The erythropoietin level is a weird thing to add because it is expensive and not usually a part of the normal panel. The  RPCA Manual lists it as one of the tests "occasionally indicated" to discriminate primary from secondary erythrocytosis. It is not essential to the diagnosis of anaemia.

The mechanism of anaemia of inflammation can be summarised as follows:

  • Decreased iron availability
    • Cytokine release in inflammation (mainly IL-6) stimulates the synthesis of hepcidin, a regulatory molecule which controls the release of iron into the circulation.
    • A high hepcidin level decreases the availability of iron by promoting "iron trapping" within the bone marrow and macrophages. Thus, the iron stores in this form of anaemia are normal, which renders iron infusion pointless.
    • In the absence of circulating iron, erythropoiesis is restricted.
  • Increased erythrocyte phagocytosis
    • Cytokine-activated macrophages destroy red cells at an increased rate
    • This reduces the lifespan of erythrocytes.
  • Decreased erythropoiesis signals
    • Cytokines act directly on the bone marrow to reduce the rate of erythropoiesis, independent of the levels of circulating erythropoietin
    • Occasionally the level of erythropoietin is also suppressed, which is thought to be a cytokine-related effect acting on its renal secretion.

Routine management of such an anaemia is therefore somewhat unexciting:

  • Iron infusion is futile, as the iron stores are essentially intact
  • Erythropoietin supplementation is futile, as the bone marrow won't respond anyway
  • Blood transfusion is what you'd resort to while treating the cause of the inflammation

But let's say that for some reason you've lost interest in treating causes of things. Can we cosmetically make the iron study numbers look better? Turns out that yes, we can. There are several possible treatments for this sort of anaemia which specifically target the mechanism of its pathogenesis:

  • Tocilizumab, a monoclonal antibody against the IL-6 receptor
  • A thus-far unnamed hepcidin-binding monoclonal antibody may soon become available (apparently, in 2014 it was in Phase 2 trials)
  • Heparin reduces hepcidin production, but in prescribing overmuch heparin to the anaemic patient one might be merely exchanging one problem for another.

References

Hawkins, Stephen F., and Quentin A. Hill. "Diagnostic Approach to Anaemia in Critical Care." Haematology in Critical Care: A Practical Handbook (2014): 1-8.

Gross, I. "Laboratory Studies in the Diagnosis of Iron Deficiency, Latent Iron Deficiency and Iron Deficient Erythropoiesis". from http://iron.sabm.org

Pieracci, Fredric M., et al. "A Multicenter, Randomized Clinical Trial of IV Iron Supplementation for Anemia of Traumatic Critical Illness*." Critical care medicine 42.9 (2014): 2048-2057.

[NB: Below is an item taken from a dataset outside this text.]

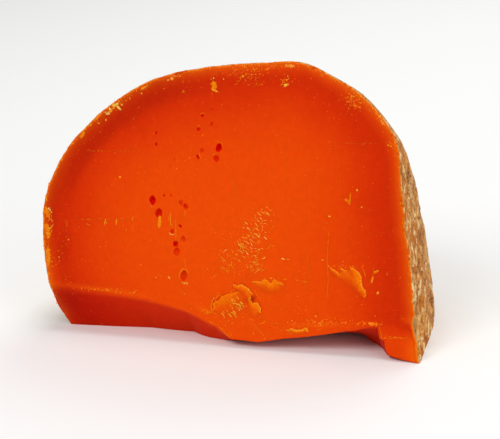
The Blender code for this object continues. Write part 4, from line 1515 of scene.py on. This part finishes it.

Litton, Edward, et al. "The IRONMAN trial: a protocol for a multicentre randomised placebo-controlled trial of intravenous iron in intensive care unit patients with anaemia." Crit Care Resusc 16 (2014): 285-290.

Corwin, Howard L., et al. "Efficacy of recombinant human erythropoietin in critically ill patients: a randomized controlled trial." Jama 288.22 (2002): 2827-2835.

Mesgarpour, Bita, et al. "Safety of off-label erythropoiesis stimulating agents in critically ill patients: a meta-analysis." Intensive care medicine 39.11 (2013): 1896-1908.

Nemeth, Elizabeta, and Tomas Ganz. "Anemia of inflammation." Hematology/Oncology Clinics 28.4 (2014): 671-681.

Babitt, Jodie L., and Herbert Y. Lin. "Mechanisms of anemia in CKD." Journal of the American Society of Nephrology (2012): ASN-2011111078.

Nemeth, Elizabeta, and Tomas Ganz. "Anemia of inflammation." Hematology/Oncology Clinics 28.4 (2014): 671-681.